Why were there a lot of moths at the monument? When I said Jefferson was the Pied Piper of spiders, I meant moths.

This got me thinking. What do spiders do all day? Aside from making webs for me to walk into as penance for posting a picture of a guy with a hipster Jason Voorhees tattoo, that is. I mean, what do they do to pass the time? Go to work? Read Twitter? Watch The Bachelor? Are they just sitting around for a bug (or human) to walk into their web?

And when do spiders sleep? If they sleep at night, when bugs seem to be the most active, do they get annoyed when a moth gets tangled in the middle of the night? “Ugh. Don’t those idiots realize it’s 2:00 am? I guess I’ll put some pants on and head out to get it. It’s not like I have a lot to do tomorrow…” The spider begrudgingly puts on his pants…one leg at a time, like the rest of us. Only it takes him 4 times as long.

If they sleep during the day, every a person walks into the web, well, I can see why they would make themselves as terrifying as possible.

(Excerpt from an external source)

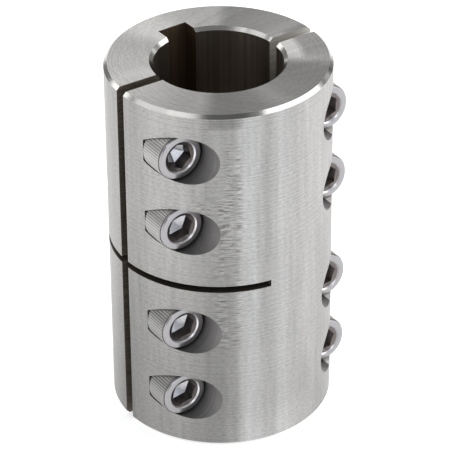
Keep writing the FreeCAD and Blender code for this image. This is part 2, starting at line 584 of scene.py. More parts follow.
@dataclass(frozen=True)
class TurnedSteel:
    """Stainless steel turned on a lathe: rings round the wall and on the end faces, with painted
    light on both.
    """

    finish: Finish = Finish.TURNED
    colour: Colour = (0.445, 0.438, 0.428)
    roughness: float = 0.38
    anisotropy: float = 0.95
    grain_turn: float = 0.25
    ring_width: float = 0.30 * MM
    ring_share: float = 0.5
    scratch_length: float = 0.9 * MM
    scratch_tint: float = 0.85
    scratch_bump: float = 0.005 * MM
    stain_size: float = 6.0 * MM
    stain_tint: float = 0.14
    streak_width: float = 1.3 * MM
    streak_length: float = 22 * MM
    streak_tint: float = 0.3
    mark_width: float = 2.4 * MM
    mark_height: float = 0.36 * MM
    mark_depth: float = 0.7
    mark_grain: float = 0.5
    mark_levels: tuple[float, float] = (0.64, 0.92)
    mark_mean: float = 0.3
    worn_streaks: tuple[float, float] = (0.36, 0.58)
    worn_streak_share: float = 0.6
    worn_stains: tuple[float, float] = (0.28, 0.52)
    worn_bands: tuple[Patch, ...] = (
        Patch((-0.43, -0.903), 6, 2, 52, 68, 3, 1.0),
        Patch((-0.53, -0.848), 14, 9, 52, 56, 4, 1.05),
        Patch((-0.48, -0.877), 9, 4, 26, 52, 6, 0.9),
    )
    # Painted light on the wall: a painted dark reflection in a band down the front, painted
    # shade low down and under the front chamfer, and painted highlights.
    wall_painted_light: tuple[Patch, ...] = (
        Patch((-0.54, -0.842), 11, 4, 0, 75.9, 0.2, -0.16),
        Patch((-0.87, -0.492), 46, 24, 0, 13, 46, -0.25),
        Patch((-0.415, -0.91), 7.5, 3, 0, 75.9, 0.2, 0.1),
        Patch((-0.49, -0.872), 11, 5, 74, 75, 1.2, -0.32),
        Patch((0.43, -0.903), 24, 10, 0, 6, 26, -0.11),
        Patch((0.581, -0.814), 15, 7, 0, 40, 14, -0.08),
        Patch((-0.937, 0.35), 30, 22, 0, 3, 42, -0.22),
        Patch((-0.15, -0.99), 34, 14, 0, 2, 9, 0.16),
    )
    # Painted reflections on the top end face: darker sectors that stand in for the turned rings'
    # reflections.
    end_painted_light: tuple[Patch, ...] = (
        Patch((0.976, -0.217), 24, 13, 76, 78, 0.2, -0.5, inner_radius=17.4),
        Patch((0.13, -0.99), 54, 40, 76, 78, 0.2, -0.52),
        Patch((0.55, -0.835), 32, 18, 76, 78, 0.2, -0.27),
        Patch((0.87, 0.49), 32, 20, 76, 78, 0.2, -0.38),
        Patch((-0.76, 0.65), 30, 8, 76, 78, 0.2, -0.22),
        Patch((-0.94, -0.33), 36, 20, 76, 78, 0.2, -0.14),
    )

    def make(self) -> bpy.types.Material:
        """Builds the material.

        Returns:
            The material, which reads Object coordinates with Z as the lathe's axis.
        """
        material = bpy.data.materials.new(self.finish.value)
        nodes = Nodes(material)
        place = nodes.add("TexCoord")
        surface = TurnedSurface.measure(nodes, place)
        scratches = self.make_scratches(nodes, surface)
        stain = nodes.add("TexNoise", Scale=1 / self.stain_size, Detail=4.0, Roughness=0.6)
        nodes.join(place, "Object", stain, "Vector")
        streaks = self.stretch_noise(nodes, surface, self.streak_width, self.streak_length)
        worn = self.wear(nodes, surface, scratches, stain, streaks)

        level: object = 1 - (self.scratch_tint + self.stain_tint + self.streak_tint) / 2
        for noise, tint in (
            (scratches, self.scratch_tint),
            (stain, self.stain_tint),
            (streaks, self.streak_tint),
        ):
            level = nodes.arithmetic("MULTIPLY_ADD", noise, tint, level)
        level = nodes.arithmetic("MULTIPLY", level, worn)
        # Painted highlights, painted reflections and painted shade on the wall and the end face
        painted_light = self.wall_painted_light + self.end_painted_light
        level = lay_painted_light(nodes, surface.parts, level, painted_light)
        nodes.set_metal(level, self.colour, self.roughness)
        nodes.shader.inputs["Anisotropic"].default_value = self.anisotropy
        nodes.shader.inputs["Anisotropic Rotation"].default_value = self.grain_turn
        self.lay_rings(nodes, place)

        bump = nodes.add("Bump", Strength=1.0, Distance=self.scratch_bump)
        nodes.join(scratches, 0, bump, "Height")
        nodes.join(bump, 0, nodes.shader, "Normal")
        return material

    def lay_rings(self, nodes: Nodes, place: bpy.types.Node) -> None:
        """Runs the grain round the Z axis.

        Args:
            nodes: The material's nodes.
            place: The Texture Coordinate node.
        """
        around = nodes.vector("CROSS_PRODUCT", Z_AXIS, (place, "Object"))
        turn = nodes.add(
            "VectorTransform", vector_type="VECTOR", convert_from="OBJECT", convert_to="WORLD"
        )
        nodes.join(around, 0, turn, 0)
        tangent = nodes.vector("NORMALIZE", turn)
        nodes.join(tangent, 0, nodes.shader, "Tangent")

    def make_scratches(self, nodes: Nodes, surface: TurnedSurface) -> bpy.types.Node:
        """Makes short fine scratches that lie on rings round the wall and on the ends.

        Args:
            nodes: The material's nodes.
            surface: The measured surface.

        Returns:
            A node that is stretched round the Z axis, with 0.5 as its mean.
        """
        along = nodes.arithmetic("DIVIDE", surface.arc, self.scratch_length)
        # The rings are stacked along Z on the wall and along the radius on the ends
        across = nodes.arithmetic("ADD", (surface.parts, "Z"), (surface.radius, "Value"))
        across = nodes.arithmetic("DIVIDE", across, self.ring_width)
        where = nodes.add("CombineXYZ")
        nodes.join(along, 0, where, "X")
        nodes.join(across, 0, where, "Y")
        scratches = nodes.add(
            "TexNoise", noise_dimensions="2D", Scale=1.0, Detail=4.0, Roughness=0.75
        )
        nodes.join(where, 0, scratches, "Vector")
        rings = nodes.add("TexNoise", noise_dimensions="1D", Scale=1.0, Detail=1.0)
        nodes.join(across, 0, rings, "W")
        shift = nodes.arithmetic("SUBTRACT", rings, 0.5)
        return nodes.arithmetic("MULTIPLY_ADD", shift, self.ring_share, scratches)

    def stretch_noise(
        self, nodes: Nodes, surface: TurnedSurface, width: float, height: float
    ) -> bpy.types.Node:
        """Makes noise whose grains have a width round the wall and a height up it.

        Args:
            nodes: The material's nodes.
            surface: The measured surface.
            width: The grains' width.
            height: The grains' height.

        Returns:
            A node with 0.5 as its mean.
        """
        where = nodes.add("CombineXYZ")
        across = nodes.arithmetic("DIVIDE", surface.arc, width)
        upward = nodes.arithmetic("DIVIDE", (surface.parts, "Z"), height)
        nodes.join(across, 0, where, "X")
        nodes.join(upward, 0, where, "Y")
        noise = nodes.add("TexNoise", noise_dimensions="2D", Scale=1.0, Detail=2.0)
        nodes.join(where, 0, noise, "Vector")
        return noise

    def wear(
        self,
        nodes: Nodes,
        surface: TurnedSurface,
        scratches: bpy.types.Node,
        stain: bpy.types.Node,
        streaks: bpy.types.Node,
    ) -> bpy.types.Node:
        """Makes the dark dashes of the worn bands, in columns where the streaks are light.

        Args:
            nodes: The material's nodes.
            surface: The measured surface.
            scratches: The node of the scratches, which roughen the dashes.
            stain: The node of the stains, which break the columns up.
            streaks: The node of the streaks.

        Returns:
            A node whose value is 1 where nothing is worn and less in the dashes.
        """
        worn: object = 0.0
        for band in self.worn_bands:
            worn = nodes.arithmetic("MAXIMUM", worn, band.make(nodes, surface.parts))
        share = self.worn_streak_share
        columns = nodes.span(streaks, *self.worn_streaks)
        columns = nodes.arithmetic("MULTIPLY_ADD", columns, share, 1 - share)
        worn = nodes.arithmetic("MULTIPLY", worn, columns)
        worn = nodes.arithmetic("MULTIPLY", worn, nodes.span(stain, *self.worn_stains))
        marks = self.stretch_noise(nodes, surface, self.mark_width, self.mark_height)
        marks = nodes.arithmetic("MULTIPLY_ADD", scratches, self.mark_grain, marks)
        marks = nodes.span(marks, *self.mark_levels)
        dashes = nodes.arithmetic("SUBTRACT", marks, self.mark_mean)
        dashes = nodes.arithmetic("MULTIPLY", dashes, worn)
        return nodes.arithmetic("MULTIPLY_ADD", dashes, -self.mark_depth, 1.0)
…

I’m sure it’s as annoying for them as it is for me to walk into a web.

It has to suck being a spider.

*i know you’re all wondering the cause. The lights at the memorial were turned on at dusk. Moths typically swarm right at dusk. attracting insects like moths to a…light at a monument. They solved the problem by turning the lights on an hour later.

Next problem solving case: More people are walking into the pillars at the Jefferson Memorial.

Some light dinner conversation


The kids were sitting at the dinner table talking about who knows what. By the time I got my food and made it downstairs, they were talking about Hitler. For some reason. I really have no idea. Joining in the conversation, I added, “You have to think, though. As bad as Hitler was, he did kill Hitler.” (Thanks, Twitter for being so timely with this earlier today.)

The conversation continued about Hitler and the holocaust. Which turned to The Boy in the Striped Pajamas. The book. Not the movie. Maggi mentioned that she read the book in seventh grade. I have only seen part of the movie and wanted to ask Maggi about the end. I didn’t, however, want to spoil the end of the book for the two seventh graders sitting at the table. Knowing that Maggi had taken Spanish, but knowing at the same time that there was no chance she would understand what I was saying, I asked, “¿Se mató?” [He was killed?] To which she replied, “My toe.” Laughing, I said, “No. ¿Se…mató?” Again, she said, “My toe?” The more I repeated my question, the more confused she got. [Thinking I was saying, “Say ‘my toe.'”] I gave up.

I mentioned that Hitler went to art school. Maggi said she was going to follow in his footsteps. After some probing, she said she just meant she wanted to go to art school. Not all the genocide stuff. (Whew!)

Eventually, the conversation moved on to other, non-Hitler topics. As I was cleaning up my dishes, ready to head upstairs, Maggi mentioned that she was tired. She also said she had too much coffee the day before. I told her she shouldn’t be drinking coffee at her age.

Me: “You know what would do an even better job of making you not tired than coff…”

Her (interrupting me in that parent-mocking voice): “I know. Sleep.”

We discussed that she should go to bed at a reasonable hour, which I said was earlier than her proclaimed “reasonable” 11:00.

Her: “You should take a poll of all the kids at my school and see what time they all go to bed.”

Then I turned into everyone’s dad.

Me: “I don’t care about all the other kids at your school. If I took a poll of all the kids at your school and they all said they were going to jump off a bridge, would you do it?”

Her answer: “Are all the kids going to do it? Then, yes. If that’s what everyone is going to do.”

Me: “And that is how the Nazis came to power!”

Boom! That, my friends, is how you bring a conversation full circle, win an argument, and dad.

* Footnote: I just found out they are learning about Hitler and World War II in History.